- Directed by: Mildred Okwo
- Written by: Mildred Okwo
- Produced by: C. Chike Amobi Ego Boyo Toyin Dawodu Mildred Okwo
- Starring: Genevieve Nnaji Joke Silva Segun Arinze Iyabo Amoke Chet Anekwe Najite Dede Kalu Ikeagwu Nobert Young Ebele Okaro-Onyiuke Ekwi Onwuemene Gbenga Richards
- Cinematography: Cricket Peters
- Edited by: Ty Rawls
- Music by: Andre Manga
- Release date: 30 April 2006 (Silver Spring);
- Country: Nigeria
- Language: English

= 30 Days (2006 film) =

2006 Nigerian thriller film

30 Days is a 2006 Nigerian action thriller film written and directed by Mildred Okwo.

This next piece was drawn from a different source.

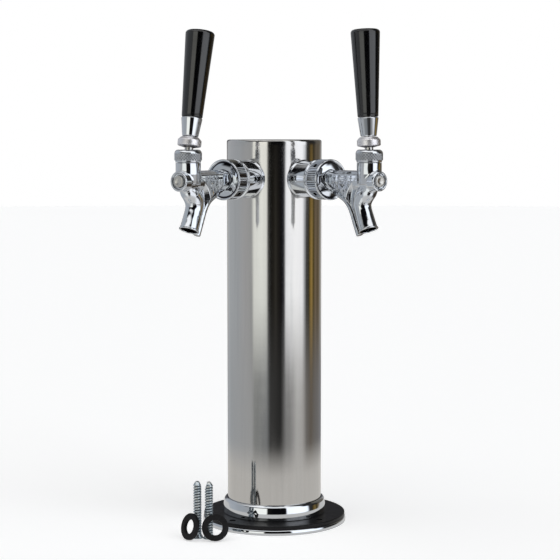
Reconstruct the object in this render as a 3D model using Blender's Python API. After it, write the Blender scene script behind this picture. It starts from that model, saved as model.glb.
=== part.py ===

The film received 8 nominations at the 2008 Africa Movie Academy Awards, with Joke Silva taking the award for Best Supporting Actress.

==Cast==
- Genevieve Nnaji as Chinora Onu
- Joke Silva as Dupe Ajayi
- Segun Arinze as Inspector Shobowale
- Ntalo Okorie
- Chet Anekwe as Kene Alumona
- Najite Dede as Temilola brisbee
- Kalu Ikeagwu as Jerry Ehime
- Nobert Young as Pastor Hart
- Ebele Okaro-Onyiuke as Mama Alero
- Ekwi Onwuemene as Faye Dako
- Gbenga Richards as Mr. President

==Synopsis==

In a country where assassination and corruption takes place, a young man found a lady at a club whom he falls in love with. However the lady is one of the members of a group of assassins that murder corrupt government officials in the country.